Feline ocular post-traumatic sarcomas

Fonte: Carrissa Wood and Erin M Scott

Clinical images of cats with feline ocular post-traumatic sarcomas (FOPTS). (a) A complete cataract with posterior synechiae is causing an abnormal pupil shape (dyscoria). Note the vascular proliferation of neoplastic tissue on the surface of the iris and lens. The majority of the tumor was located in the posterior segment of the eye. (b) A tan/white colored vascular mass is filling the globe and extending through the sclera near the limbus.
   Clinical images of cats with feline ocular post-traumatic sarcomas (FOPTS). (a) A complete cataract with posterior synechiae is causing an abnormal pupil shape (dyscoria). Note the vascular proliferation of neoplastic tissue on the surface of the iris and lens.

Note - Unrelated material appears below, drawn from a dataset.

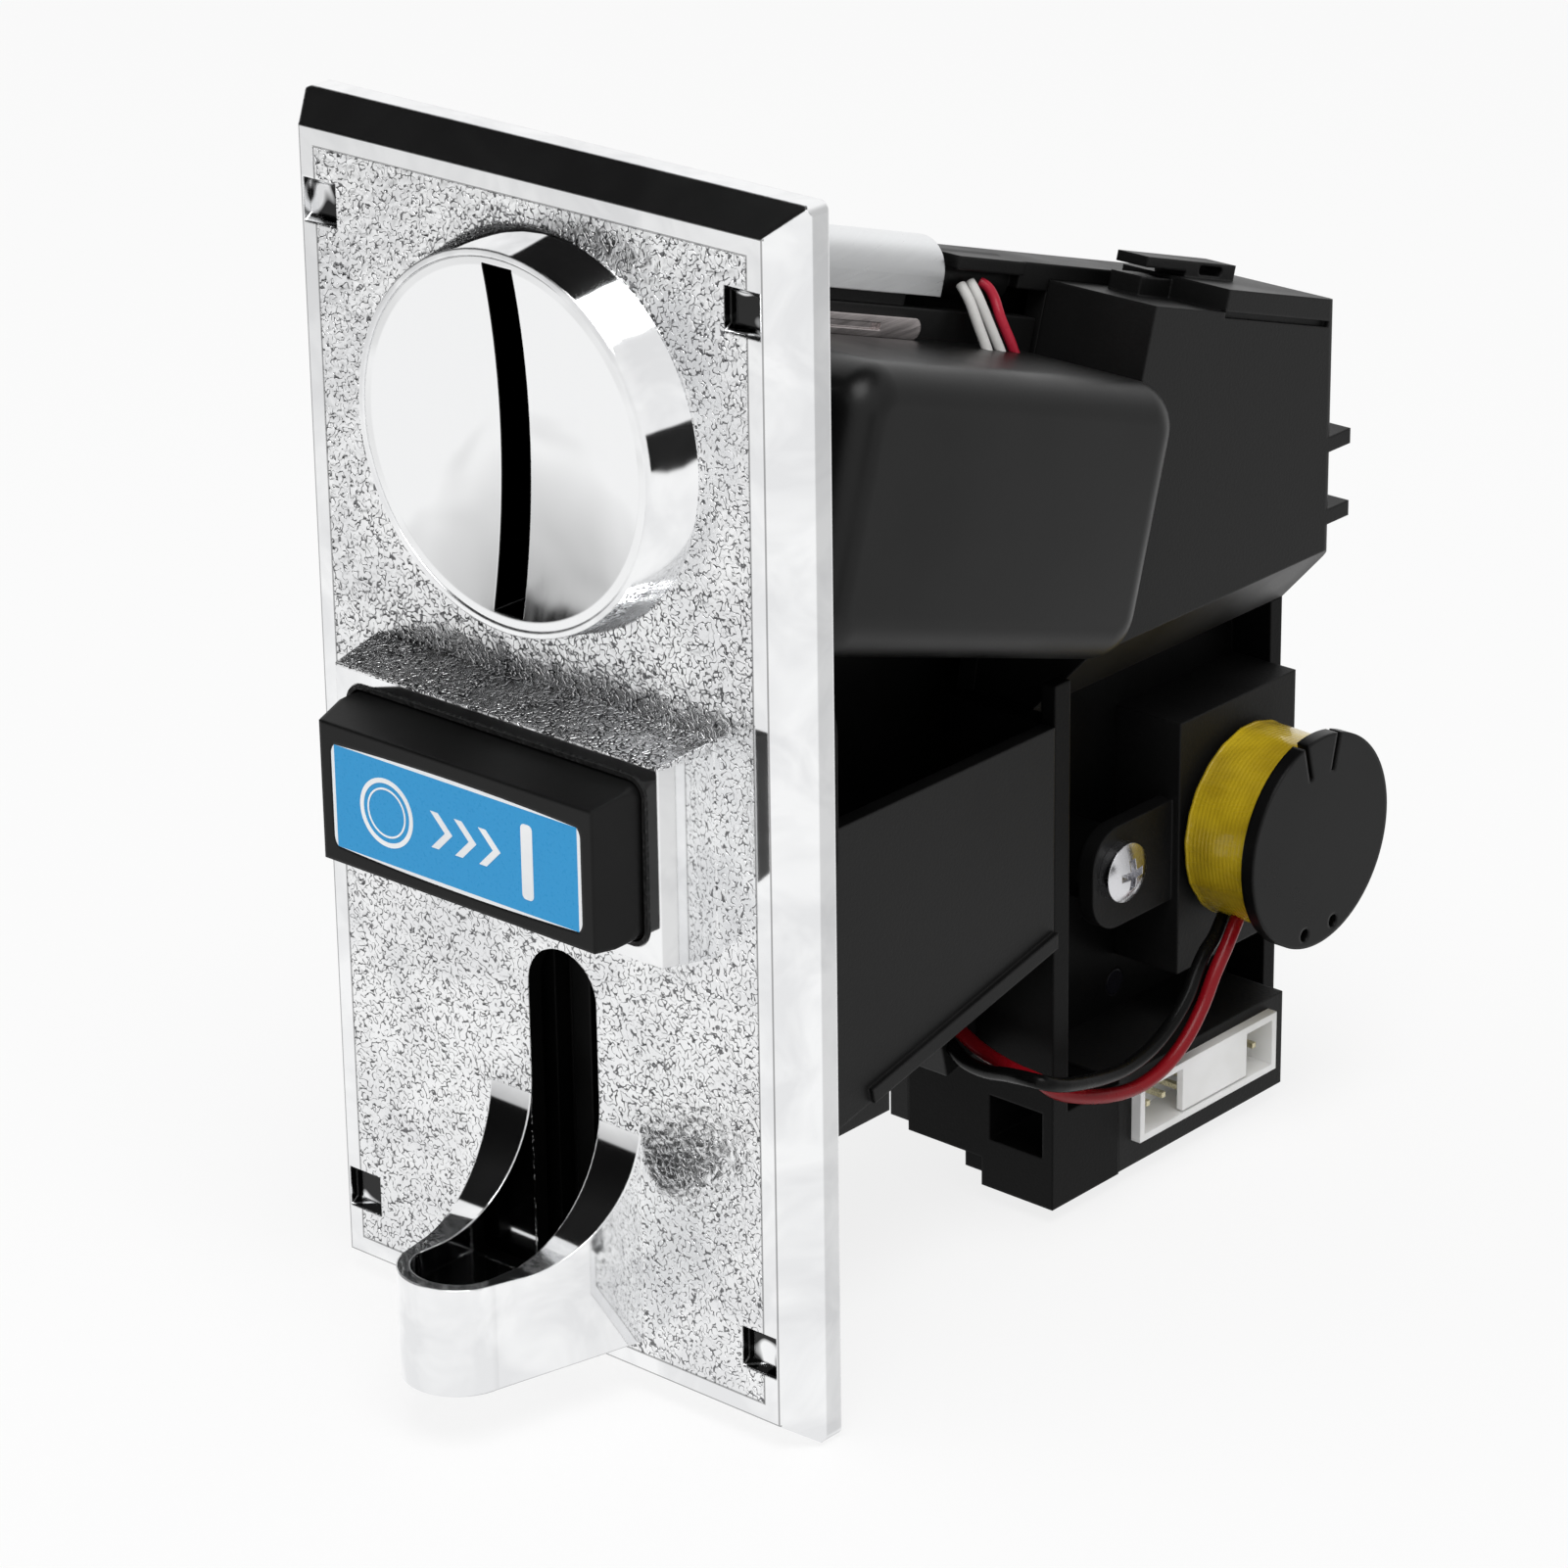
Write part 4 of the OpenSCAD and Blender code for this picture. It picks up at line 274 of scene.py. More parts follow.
class Nodes:
    """A node tree and short calls to build it."""

    def __init__(self, owner):
        owner.use_nodes = True
        self.tree = owner.node_tree
        self.tree.nodes.clear()

    def add(self, kind):
        return self.tree.nodes.new(kind)

    def join(self, a, b):
        self.tree.links.new(a, b)

    def put(self, socket, value):
        """Link what another node gives, or set a plain value."""
        if isinstance(value, bpy.types.NodeSocket):
            self.join(value, socket)
        else:
            socket.default_value = value

    def math(self, what, a, b=0.0, c=0.0):
        node = self.add("ShaderNodeMath")
        node.operation = what
        for socket, value in zip(node.inputs, (a, b, c)):
            self.put(socket, value)
        return node.outputs[0]

    def plus(self, a, b):
        return self.math("ADD", a, b)

    def minus(self, a, b):
        return self.math("SUBTRACT", a, b)

    def times(self, *values):
        total = values[0]
        for value in values[1:]:
            total = self.math("MULTIPLY", total, value)
        return total

    def rest(self, share):
        """What a share leaves of one."""
        return self.minus(1.0, share)

    def most(self, a, b):
        return self.math("MAXIMUM", a, b)

    def least(self, a, b):
        return self.math("MINIMUM", a, b)

    def below(self, value, limit):
        """One where the value is under the limit, else zero."""
        return self.math("LESS_THAN", value, limit)

    def beyond(self, value, limit):
        """One where the value is over the limit, else zero."""
        return self.math("GREATER_THAN", value, limit)

    def away(self, value, middle=0.0):
        """Distance of a value from a middle."""
        return self.math("ABSOLUTE", self.minus(value, middle))

    def ramp(self, value, low, high, to_low=0.0, to_high=1.0):
        """Straight rise from one level to another, flat outside its ends."""
        node = self.add("ShaderNodeMapRange")
        self.put(node.inputs["Value"], value)
        self.put(node.inputs["From Min"], low)
        self.put(node.inputs["From Max"], high)
        self.put(node.inputs["To Min"], to_low)
        self.put(node.inputs["To Max"], to_high)
        return node.outputs[0]

    def mix(self, share, a, b):
        """Surface a where the share is zero, surface b where it is one."""
        node = self.add("ShaderNodeMixShader")
        self.join(share, node.inputs[0])
        self.join(a, node.inputs[1])
        self.join(b, node.inputs[2])
        return node.outputs[0]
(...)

The majority of the tumor was located in the posterior segment of the eye. (b) A tan/white colored vascular mass is filling the globe and extending through the sclera near the limbus.

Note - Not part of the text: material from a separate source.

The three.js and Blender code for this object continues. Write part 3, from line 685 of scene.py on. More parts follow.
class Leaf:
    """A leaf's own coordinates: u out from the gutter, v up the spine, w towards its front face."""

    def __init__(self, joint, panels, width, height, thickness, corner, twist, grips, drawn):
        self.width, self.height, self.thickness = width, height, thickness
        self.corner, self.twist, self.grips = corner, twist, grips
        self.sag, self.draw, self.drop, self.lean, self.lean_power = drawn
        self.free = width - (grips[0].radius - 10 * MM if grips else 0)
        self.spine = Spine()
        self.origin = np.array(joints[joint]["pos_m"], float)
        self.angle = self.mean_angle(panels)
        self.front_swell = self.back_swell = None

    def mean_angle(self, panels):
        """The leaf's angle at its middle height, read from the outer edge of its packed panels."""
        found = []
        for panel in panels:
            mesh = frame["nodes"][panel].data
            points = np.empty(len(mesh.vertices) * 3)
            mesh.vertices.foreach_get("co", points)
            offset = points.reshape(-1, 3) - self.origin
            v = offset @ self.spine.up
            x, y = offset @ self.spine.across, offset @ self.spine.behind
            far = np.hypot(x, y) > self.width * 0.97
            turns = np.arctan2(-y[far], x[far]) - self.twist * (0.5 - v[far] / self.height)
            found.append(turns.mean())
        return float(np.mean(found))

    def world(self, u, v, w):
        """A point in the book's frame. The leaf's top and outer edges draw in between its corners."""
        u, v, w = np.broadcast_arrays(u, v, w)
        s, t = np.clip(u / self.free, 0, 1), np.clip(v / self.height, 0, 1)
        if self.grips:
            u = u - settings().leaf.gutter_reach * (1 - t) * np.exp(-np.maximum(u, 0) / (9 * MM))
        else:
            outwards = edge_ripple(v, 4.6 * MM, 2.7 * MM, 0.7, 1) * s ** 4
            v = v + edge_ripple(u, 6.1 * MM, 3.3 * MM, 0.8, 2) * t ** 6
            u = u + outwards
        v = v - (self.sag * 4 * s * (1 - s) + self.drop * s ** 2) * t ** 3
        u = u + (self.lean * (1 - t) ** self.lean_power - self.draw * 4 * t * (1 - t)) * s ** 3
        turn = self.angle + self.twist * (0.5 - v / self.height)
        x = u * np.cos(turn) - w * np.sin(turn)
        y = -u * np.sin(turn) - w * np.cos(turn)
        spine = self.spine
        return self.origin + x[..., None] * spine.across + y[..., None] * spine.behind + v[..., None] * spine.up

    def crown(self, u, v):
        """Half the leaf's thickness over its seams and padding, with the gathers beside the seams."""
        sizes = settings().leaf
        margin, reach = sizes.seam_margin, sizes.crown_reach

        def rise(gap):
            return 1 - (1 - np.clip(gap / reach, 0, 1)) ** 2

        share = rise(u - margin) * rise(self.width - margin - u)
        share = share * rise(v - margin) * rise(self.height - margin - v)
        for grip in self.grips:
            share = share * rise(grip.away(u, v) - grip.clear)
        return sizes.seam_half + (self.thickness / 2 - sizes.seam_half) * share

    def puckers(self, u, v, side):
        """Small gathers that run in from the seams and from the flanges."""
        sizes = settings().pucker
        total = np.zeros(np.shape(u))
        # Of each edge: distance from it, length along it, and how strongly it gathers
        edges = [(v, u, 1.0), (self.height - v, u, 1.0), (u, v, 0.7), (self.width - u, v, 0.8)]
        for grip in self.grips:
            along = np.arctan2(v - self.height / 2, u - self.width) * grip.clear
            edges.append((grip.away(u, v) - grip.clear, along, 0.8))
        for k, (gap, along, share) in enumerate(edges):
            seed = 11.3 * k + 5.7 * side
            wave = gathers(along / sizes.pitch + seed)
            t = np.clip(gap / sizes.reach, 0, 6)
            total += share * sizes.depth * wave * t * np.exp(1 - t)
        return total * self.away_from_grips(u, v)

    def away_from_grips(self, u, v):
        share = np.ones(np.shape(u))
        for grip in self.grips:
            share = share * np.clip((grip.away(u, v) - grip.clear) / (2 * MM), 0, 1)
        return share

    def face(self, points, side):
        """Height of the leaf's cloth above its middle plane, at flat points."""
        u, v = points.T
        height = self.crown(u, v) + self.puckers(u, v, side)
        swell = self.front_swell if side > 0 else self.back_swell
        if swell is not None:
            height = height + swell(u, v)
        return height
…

Practical relevance: Ocular tumors in cats are seen uncommonly in general practice. Feline ocular post-traumatic sarcomas (FOPTS) represent a very aggressive type of ocular cancer that occurs in cats with a prior history of trauma or severe intraocular disease. Treatment options are limited and early recognition is imperative for close monitoring of disease progression and prompt enucleation. Clinical challenges: There is often a delay between the initiating ocular trauma and tumor formation, with an average latency of approximately 6–7 years. Therefore, many cases may not be presented with a documented history of a traumatic incident, especially if the event occurred prior to adoption. While a histologic diagnosis is easy to obtain with enucleation, the aggressive and locally invasive behavior of FOPTS may prevent complete surgical resection. Global importance: Cats are the most popular pet in the USA and Western Europe. As there is no breed predisposition for this particular cancer, and males are only slightly over-represented compared with females, a relatively large population of companion animals is at potential risk of developing FOPTS. Audience: While uncommon, the understanding and recognition of this tumor type by general practitioners is important for the feline patient. This allows for close monitoring of cats known to have undergone serious ocular trauma, and prompt referral or early enucleation, as well as client education. Patient group: The typical patient is a middle-aged to older cat with a history of mechanical trauma to the eye, past intraocular surgery or chronic uveitis. Evidence base: Historically, there has been limited clinical evidence upon which to determine the optimal treatment for FOPTS, beyond enucleation of the affected eye. Recommendations are generally based on limited case reports and clinical experience of the practitioner.